- [Exercise details]
Below is a listing. Quote from it, exactly, the lines from the one containing "rim_below = finger_ring_height / 2" down to the one containing "record = json.load(file)", both ends included, and nothing else.

- [Records provided]
++++++++++

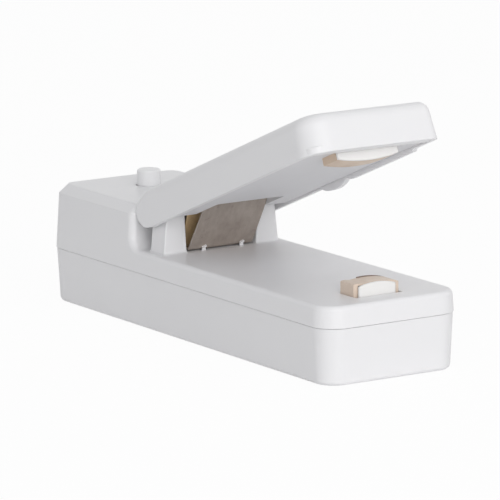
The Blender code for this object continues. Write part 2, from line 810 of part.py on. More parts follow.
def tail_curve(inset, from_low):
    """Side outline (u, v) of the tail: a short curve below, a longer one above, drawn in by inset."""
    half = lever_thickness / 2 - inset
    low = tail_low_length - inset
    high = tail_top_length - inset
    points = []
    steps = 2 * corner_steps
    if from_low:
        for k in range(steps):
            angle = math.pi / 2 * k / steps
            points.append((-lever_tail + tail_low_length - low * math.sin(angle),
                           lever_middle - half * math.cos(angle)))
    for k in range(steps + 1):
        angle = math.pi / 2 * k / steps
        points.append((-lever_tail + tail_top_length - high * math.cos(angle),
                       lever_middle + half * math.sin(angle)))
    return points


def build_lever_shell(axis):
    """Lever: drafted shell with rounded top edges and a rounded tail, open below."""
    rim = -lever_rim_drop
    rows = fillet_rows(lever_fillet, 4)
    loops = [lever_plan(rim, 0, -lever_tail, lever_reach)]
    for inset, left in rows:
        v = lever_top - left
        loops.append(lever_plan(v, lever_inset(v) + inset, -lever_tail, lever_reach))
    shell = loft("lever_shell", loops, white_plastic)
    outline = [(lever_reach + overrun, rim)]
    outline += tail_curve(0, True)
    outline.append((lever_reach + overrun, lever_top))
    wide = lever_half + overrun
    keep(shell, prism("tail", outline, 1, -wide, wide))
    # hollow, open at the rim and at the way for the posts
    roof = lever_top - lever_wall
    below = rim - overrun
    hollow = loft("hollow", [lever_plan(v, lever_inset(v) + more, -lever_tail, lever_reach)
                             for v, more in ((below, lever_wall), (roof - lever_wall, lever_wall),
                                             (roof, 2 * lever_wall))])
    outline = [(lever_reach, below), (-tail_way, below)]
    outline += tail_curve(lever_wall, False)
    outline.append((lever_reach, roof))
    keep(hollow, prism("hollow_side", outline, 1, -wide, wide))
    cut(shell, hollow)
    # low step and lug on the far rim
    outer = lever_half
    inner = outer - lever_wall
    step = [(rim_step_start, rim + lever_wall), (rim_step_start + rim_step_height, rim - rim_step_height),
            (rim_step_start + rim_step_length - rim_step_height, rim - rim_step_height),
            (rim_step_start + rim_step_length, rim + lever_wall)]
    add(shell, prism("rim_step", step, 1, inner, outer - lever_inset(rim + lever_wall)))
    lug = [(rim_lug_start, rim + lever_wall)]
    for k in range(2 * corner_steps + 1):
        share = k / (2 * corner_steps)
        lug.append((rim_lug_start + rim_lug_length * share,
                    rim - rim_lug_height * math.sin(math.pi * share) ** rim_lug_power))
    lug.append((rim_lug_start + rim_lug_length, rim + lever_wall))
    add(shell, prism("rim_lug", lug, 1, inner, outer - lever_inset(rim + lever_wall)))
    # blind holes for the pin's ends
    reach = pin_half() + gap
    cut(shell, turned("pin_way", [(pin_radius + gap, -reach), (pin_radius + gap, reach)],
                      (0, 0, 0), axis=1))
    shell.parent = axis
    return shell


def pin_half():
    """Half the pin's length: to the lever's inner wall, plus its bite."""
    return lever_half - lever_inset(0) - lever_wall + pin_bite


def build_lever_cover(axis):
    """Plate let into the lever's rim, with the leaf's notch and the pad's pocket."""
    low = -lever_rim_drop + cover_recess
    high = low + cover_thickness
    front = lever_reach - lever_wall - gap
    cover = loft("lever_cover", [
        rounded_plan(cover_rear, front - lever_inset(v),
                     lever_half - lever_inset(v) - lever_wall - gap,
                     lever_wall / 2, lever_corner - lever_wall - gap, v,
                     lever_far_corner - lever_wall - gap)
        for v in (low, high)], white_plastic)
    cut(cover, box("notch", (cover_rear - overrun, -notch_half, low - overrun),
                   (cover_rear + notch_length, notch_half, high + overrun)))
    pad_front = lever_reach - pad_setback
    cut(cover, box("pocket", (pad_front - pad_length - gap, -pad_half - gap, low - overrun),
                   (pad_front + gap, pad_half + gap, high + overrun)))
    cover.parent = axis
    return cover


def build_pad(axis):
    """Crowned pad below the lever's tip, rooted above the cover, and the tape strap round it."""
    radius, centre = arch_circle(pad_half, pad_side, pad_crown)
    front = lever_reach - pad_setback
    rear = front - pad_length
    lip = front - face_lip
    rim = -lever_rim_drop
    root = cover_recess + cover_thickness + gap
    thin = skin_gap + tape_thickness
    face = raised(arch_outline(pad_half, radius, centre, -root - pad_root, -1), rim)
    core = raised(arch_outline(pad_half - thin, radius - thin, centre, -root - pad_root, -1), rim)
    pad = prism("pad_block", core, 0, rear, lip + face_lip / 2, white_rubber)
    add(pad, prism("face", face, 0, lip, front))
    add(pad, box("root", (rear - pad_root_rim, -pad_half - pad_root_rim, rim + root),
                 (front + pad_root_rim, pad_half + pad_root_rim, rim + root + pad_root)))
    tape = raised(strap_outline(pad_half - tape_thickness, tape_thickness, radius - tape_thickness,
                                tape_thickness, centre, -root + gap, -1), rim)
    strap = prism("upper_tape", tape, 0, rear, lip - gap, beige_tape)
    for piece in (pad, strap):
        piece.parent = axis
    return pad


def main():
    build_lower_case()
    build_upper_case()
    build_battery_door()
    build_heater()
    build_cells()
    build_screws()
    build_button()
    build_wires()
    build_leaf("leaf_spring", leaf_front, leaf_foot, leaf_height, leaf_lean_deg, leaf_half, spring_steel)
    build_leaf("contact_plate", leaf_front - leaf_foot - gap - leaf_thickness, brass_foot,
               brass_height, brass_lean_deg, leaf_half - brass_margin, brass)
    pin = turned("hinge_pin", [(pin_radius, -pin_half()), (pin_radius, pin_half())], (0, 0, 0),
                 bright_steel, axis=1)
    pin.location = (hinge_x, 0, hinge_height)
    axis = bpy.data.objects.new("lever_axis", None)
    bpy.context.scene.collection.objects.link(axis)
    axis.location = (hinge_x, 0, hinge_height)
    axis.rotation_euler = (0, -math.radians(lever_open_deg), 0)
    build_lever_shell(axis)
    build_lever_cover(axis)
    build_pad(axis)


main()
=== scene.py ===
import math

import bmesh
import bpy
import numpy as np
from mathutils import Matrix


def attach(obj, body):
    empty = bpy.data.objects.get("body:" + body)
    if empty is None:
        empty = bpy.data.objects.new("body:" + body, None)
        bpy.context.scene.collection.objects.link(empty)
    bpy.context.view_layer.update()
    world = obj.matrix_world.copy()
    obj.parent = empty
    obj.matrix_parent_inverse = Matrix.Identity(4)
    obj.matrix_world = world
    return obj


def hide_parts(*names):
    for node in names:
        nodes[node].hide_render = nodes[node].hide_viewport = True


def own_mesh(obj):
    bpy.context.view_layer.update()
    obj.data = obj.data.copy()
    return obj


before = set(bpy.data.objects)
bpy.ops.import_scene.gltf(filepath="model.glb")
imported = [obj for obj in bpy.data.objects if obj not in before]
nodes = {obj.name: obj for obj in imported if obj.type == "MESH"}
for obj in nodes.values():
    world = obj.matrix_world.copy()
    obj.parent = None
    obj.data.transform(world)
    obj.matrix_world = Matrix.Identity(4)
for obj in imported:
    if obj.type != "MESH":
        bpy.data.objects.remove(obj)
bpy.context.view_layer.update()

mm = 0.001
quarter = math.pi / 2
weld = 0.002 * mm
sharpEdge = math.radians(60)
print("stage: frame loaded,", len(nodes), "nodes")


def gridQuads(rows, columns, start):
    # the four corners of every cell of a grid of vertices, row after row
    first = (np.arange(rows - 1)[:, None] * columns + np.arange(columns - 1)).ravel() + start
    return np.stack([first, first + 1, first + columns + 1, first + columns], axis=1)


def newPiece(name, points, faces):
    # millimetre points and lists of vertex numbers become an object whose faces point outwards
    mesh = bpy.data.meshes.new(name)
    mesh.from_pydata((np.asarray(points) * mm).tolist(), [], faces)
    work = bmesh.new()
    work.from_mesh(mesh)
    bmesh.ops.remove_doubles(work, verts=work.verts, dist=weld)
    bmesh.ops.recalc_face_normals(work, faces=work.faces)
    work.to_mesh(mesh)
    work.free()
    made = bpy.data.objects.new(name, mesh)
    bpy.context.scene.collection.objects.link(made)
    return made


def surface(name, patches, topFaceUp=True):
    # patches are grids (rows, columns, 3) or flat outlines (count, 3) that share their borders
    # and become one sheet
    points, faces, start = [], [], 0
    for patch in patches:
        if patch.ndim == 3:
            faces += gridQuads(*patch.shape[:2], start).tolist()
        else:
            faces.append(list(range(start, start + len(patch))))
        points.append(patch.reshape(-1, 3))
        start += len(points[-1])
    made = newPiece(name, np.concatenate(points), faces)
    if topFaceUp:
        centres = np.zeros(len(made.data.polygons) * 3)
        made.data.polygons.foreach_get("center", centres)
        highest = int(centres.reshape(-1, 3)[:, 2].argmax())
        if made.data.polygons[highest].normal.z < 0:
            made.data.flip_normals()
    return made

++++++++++

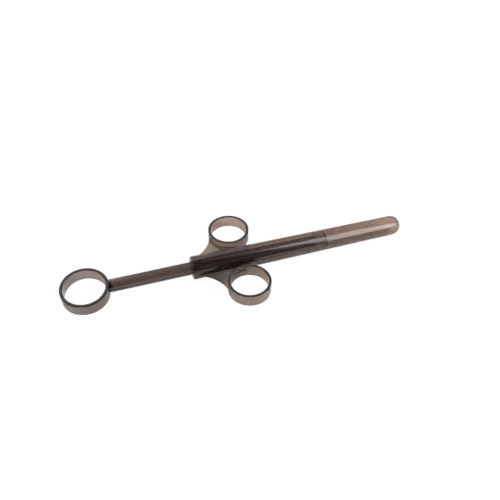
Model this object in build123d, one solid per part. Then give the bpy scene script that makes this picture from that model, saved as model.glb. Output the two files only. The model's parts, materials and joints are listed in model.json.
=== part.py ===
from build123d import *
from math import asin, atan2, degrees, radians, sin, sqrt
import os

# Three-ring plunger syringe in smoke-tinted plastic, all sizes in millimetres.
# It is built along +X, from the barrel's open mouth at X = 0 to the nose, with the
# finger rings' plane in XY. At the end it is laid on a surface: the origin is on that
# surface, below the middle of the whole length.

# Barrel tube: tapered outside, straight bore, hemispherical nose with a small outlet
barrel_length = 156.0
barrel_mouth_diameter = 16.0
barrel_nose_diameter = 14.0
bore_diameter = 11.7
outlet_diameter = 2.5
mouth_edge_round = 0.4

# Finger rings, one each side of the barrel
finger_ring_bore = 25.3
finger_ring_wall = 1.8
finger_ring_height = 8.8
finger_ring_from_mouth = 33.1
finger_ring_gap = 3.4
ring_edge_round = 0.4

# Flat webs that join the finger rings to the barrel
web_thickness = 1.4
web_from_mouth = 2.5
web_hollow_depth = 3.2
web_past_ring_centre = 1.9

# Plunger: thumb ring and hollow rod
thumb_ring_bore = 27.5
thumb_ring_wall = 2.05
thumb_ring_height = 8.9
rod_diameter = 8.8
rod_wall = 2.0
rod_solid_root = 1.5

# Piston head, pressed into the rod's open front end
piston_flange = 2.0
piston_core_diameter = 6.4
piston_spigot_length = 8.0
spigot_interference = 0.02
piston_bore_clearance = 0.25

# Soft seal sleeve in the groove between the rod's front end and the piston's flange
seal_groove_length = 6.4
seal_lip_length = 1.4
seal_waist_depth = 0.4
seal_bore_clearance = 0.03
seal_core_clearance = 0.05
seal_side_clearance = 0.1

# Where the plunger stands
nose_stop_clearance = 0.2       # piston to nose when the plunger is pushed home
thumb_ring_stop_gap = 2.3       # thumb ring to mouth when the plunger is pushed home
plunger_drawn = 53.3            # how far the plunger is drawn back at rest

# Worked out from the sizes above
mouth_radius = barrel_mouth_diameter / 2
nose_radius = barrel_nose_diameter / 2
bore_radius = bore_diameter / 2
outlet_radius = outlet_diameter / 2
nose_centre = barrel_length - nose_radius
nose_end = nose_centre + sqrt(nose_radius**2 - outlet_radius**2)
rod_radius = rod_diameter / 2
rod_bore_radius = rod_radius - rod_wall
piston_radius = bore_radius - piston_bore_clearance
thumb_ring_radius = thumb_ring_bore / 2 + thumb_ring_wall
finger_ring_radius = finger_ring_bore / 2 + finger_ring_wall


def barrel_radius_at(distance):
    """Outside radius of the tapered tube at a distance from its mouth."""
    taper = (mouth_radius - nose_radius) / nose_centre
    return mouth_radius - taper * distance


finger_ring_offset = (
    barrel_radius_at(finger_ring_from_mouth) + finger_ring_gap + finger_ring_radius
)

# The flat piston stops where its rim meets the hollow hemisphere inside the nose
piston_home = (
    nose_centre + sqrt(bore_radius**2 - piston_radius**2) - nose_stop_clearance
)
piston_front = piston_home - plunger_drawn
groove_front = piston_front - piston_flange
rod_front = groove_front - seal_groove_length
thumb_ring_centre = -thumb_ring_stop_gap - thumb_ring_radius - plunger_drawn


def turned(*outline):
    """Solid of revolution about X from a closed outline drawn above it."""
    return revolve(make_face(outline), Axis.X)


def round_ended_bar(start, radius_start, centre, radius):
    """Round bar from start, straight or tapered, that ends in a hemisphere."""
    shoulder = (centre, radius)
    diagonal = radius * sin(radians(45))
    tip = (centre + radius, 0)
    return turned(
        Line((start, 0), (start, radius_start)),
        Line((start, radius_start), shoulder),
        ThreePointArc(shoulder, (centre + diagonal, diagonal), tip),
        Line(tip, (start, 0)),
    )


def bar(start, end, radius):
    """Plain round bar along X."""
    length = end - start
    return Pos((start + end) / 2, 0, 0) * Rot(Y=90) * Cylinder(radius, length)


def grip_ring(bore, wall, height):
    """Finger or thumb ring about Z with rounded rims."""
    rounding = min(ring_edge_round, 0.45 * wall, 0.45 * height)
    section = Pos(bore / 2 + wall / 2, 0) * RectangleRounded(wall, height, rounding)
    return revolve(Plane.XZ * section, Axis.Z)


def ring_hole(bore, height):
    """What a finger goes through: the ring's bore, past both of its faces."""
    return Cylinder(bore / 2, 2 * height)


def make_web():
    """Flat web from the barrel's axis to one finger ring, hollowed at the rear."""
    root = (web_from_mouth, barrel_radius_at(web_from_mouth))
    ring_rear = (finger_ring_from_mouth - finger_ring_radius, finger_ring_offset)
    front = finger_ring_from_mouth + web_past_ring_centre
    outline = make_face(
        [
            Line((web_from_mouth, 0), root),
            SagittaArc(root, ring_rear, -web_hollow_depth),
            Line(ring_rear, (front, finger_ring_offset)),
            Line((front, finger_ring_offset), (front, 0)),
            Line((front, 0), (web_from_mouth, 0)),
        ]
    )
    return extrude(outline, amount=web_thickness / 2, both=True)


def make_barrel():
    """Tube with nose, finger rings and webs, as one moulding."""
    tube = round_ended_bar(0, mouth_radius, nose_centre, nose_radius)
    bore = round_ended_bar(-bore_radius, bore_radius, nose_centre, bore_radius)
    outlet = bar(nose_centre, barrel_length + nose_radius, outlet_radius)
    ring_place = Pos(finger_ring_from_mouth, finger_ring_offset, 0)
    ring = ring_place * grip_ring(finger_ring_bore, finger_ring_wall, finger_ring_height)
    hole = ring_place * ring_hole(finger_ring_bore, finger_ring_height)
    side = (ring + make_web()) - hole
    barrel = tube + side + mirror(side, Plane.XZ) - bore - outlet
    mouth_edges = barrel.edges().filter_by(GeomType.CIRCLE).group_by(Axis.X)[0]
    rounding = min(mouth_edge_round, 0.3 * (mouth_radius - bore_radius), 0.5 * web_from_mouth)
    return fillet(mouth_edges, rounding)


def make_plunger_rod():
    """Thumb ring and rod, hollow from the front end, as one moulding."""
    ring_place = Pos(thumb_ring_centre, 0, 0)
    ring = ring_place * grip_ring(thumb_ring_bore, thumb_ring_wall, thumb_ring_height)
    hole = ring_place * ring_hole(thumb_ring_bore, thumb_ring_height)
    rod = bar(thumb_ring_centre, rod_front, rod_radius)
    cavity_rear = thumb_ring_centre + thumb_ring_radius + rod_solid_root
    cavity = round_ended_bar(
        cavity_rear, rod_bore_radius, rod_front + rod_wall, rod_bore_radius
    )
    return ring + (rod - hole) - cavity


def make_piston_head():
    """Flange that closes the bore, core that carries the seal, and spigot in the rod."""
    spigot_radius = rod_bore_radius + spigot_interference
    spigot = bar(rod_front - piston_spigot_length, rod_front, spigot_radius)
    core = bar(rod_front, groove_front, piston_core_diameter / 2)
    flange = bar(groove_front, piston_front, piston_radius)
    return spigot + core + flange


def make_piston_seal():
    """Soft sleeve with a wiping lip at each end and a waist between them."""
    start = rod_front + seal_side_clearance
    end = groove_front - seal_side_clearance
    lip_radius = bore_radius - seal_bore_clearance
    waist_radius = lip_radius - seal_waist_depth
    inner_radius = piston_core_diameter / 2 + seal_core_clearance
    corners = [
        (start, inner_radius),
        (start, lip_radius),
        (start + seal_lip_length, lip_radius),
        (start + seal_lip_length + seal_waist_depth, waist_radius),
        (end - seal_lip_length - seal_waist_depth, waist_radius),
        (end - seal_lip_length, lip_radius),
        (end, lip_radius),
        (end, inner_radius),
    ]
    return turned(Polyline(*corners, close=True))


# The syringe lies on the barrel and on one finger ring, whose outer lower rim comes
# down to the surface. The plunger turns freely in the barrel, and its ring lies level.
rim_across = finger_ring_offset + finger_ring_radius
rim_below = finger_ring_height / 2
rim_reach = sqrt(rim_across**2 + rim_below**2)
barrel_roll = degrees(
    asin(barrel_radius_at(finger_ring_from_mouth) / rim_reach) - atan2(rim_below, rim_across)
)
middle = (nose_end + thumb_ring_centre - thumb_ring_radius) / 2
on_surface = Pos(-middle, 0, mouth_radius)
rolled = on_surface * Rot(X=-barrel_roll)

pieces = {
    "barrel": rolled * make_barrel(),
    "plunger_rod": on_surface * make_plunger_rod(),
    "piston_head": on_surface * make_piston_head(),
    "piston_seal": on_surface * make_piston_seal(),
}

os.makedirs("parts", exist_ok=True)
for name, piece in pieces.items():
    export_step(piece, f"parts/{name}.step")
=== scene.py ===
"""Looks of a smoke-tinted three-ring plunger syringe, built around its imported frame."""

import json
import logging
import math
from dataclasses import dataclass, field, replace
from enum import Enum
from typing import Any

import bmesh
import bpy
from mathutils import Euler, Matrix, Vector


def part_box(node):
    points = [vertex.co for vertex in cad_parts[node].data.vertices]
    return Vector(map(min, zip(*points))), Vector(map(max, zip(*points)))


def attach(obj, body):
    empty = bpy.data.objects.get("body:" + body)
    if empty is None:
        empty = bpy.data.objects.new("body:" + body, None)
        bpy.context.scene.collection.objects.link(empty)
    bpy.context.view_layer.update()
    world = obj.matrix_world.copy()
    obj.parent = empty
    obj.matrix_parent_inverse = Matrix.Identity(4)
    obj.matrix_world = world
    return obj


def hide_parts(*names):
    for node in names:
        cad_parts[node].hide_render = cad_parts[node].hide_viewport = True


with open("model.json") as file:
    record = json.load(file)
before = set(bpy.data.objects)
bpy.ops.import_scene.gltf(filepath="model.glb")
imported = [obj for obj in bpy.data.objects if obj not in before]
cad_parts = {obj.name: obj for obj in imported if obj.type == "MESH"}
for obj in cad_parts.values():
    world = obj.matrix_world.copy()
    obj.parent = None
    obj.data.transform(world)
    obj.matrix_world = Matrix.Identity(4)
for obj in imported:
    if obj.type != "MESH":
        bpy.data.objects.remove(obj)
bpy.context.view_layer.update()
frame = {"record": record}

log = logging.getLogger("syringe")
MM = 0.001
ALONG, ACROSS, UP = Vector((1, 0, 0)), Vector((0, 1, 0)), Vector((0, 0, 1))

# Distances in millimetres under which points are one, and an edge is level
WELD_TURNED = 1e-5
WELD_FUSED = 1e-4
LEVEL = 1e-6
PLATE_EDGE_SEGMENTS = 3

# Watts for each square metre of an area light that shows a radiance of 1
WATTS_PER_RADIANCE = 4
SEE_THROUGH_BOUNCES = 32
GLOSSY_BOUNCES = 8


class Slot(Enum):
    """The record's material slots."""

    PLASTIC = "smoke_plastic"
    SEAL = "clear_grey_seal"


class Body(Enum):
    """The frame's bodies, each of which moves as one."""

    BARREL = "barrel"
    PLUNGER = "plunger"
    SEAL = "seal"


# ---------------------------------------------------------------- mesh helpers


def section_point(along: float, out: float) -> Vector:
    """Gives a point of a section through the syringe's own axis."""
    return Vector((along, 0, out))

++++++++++

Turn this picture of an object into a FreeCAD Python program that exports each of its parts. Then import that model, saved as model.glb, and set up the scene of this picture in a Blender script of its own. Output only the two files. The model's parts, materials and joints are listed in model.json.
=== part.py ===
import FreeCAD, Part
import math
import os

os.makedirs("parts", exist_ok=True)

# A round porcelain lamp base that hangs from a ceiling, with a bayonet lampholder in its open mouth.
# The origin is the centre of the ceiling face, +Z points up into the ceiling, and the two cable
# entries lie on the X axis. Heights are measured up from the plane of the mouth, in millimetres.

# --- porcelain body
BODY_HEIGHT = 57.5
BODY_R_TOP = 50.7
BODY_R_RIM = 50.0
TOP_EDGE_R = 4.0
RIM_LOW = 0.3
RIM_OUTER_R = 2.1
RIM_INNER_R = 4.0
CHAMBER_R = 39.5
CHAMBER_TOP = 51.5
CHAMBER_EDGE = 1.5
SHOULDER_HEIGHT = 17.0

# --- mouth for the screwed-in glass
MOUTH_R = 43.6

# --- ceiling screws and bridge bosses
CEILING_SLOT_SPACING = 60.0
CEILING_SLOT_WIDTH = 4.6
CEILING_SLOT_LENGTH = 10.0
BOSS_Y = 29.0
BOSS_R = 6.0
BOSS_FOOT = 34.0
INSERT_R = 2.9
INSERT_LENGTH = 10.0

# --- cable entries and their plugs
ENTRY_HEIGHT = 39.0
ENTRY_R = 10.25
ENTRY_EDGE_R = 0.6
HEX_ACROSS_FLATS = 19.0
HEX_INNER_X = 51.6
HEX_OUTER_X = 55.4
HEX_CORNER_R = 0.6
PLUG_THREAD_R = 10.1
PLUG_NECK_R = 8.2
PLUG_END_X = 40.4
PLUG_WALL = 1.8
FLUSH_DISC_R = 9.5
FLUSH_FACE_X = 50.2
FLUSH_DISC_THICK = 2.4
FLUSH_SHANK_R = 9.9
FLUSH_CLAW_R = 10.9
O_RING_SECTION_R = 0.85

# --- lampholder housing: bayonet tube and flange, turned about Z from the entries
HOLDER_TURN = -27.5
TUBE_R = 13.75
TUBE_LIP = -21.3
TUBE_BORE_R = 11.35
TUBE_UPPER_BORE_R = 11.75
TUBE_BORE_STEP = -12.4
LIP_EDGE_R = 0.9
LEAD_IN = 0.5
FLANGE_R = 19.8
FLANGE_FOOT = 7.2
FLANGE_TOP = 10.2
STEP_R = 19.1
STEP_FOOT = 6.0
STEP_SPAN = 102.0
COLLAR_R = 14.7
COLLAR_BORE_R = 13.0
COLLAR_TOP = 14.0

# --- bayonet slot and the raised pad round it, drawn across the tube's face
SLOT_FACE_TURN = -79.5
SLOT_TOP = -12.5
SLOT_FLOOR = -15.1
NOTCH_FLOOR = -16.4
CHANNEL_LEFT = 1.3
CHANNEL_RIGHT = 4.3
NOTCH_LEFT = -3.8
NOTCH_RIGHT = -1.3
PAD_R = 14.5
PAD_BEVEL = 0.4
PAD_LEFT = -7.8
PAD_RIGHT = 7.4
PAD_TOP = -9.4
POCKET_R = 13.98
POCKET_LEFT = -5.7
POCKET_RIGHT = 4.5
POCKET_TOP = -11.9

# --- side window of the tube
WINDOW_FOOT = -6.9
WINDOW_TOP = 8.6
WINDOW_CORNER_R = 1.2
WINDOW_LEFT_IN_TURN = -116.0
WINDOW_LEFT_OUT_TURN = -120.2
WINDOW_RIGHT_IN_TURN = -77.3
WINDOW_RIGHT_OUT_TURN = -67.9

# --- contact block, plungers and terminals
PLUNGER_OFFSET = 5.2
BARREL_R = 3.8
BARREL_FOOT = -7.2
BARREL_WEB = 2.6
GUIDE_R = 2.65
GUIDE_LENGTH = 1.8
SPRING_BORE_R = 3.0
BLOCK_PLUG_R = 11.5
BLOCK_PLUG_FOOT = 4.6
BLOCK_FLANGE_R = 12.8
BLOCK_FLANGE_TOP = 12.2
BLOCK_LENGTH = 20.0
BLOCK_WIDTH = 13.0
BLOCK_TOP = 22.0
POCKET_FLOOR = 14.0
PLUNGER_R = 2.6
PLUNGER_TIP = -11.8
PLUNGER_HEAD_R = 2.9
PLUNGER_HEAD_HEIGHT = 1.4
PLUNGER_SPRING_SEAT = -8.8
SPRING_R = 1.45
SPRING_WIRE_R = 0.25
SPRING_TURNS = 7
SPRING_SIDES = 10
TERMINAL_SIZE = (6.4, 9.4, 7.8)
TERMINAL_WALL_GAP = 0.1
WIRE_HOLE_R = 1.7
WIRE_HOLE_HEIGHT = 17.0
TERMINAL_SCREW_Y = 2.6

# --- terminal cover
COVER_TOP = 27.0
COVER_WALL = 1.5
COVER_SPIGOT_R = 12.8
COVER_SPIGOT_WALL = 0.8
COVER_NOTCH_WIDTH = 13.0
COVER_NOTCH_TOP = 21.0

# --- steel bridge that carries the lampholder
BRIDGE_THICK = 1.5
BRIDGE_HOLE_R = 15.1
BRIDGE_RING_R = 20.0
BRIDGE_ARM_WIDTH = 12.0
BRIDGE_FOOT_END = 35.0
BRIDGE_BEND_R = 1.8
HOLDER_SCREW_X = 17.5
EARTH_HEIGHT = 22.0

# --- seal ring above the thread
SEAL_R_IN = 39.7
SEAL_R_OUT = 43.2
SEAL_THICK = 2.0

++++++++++

- [Solved exercise]
rim_below = finger_ring_height / 2
rim_reach = sqrt(rim_across**2 + rim_below**2)
barrel_roll = degrees(
    asin(barrel_radius_at(finger_ring_from_mouth) / rim_reach) - atan2(rim_below, rim_across)
)
middle = (nose_end + thumb_ring_centre - thumb_ring_radius) / 2
on_surface = Pos(-middle, 0, mouth_radius)
rolled = on_surface * Rot(X=-barrel_roll)

pieces = {
    "barrel": rolled * make_barrel(),
    "plunger_rod": on_surface * make_plunger_rod(),
    "piston_head": on_surface * make_piston_head(),
    "piston_seal": on_surface * make_piston_seal(),
}

os.makedirs("parts", exist_ok=True)
for name, piece in pieces.items():
    export_step(piece, f"parts/{name}.step")
=== scene.py ===
"""Looks of a smoke-tinted three-ring plunger syringe, built around its imported frame."""

import json
import logging
import math
from dataclasses import dataclass, field, replace
from enum import Enum
from typing import Any

import bmesh
import bpy
from mathutils import Euler, Matrix, Vector


def part_box(node):
    points = [vertex.co for vertex in cad_parts[node].data.vertices]
    return Vector(map(min, zip(*points))), Vector(map(max, zip(*points)))


def attach(obj, body):
    empty = bpy.data.objects.get("body:" + body)
    if empty is None:
        empty = bpy.data.objects.new("body:" + body, None)
        bpy.context.scene.collection.objects.link(empty)
    bpy.context.view_layer.update()
    world = obj.matrix_world.copy()
    obj.parent = empty
    obj.matrix_parent_inverse = Matrix.Identity(4)
    obj.matrix_world = world
    return obj


def hide_parts(*names):
    for node in names:
        cad_parts[node].hide_render = cad_parts[node].hide_viewport = True


with open("model.json") as file:
    record = json.load(file)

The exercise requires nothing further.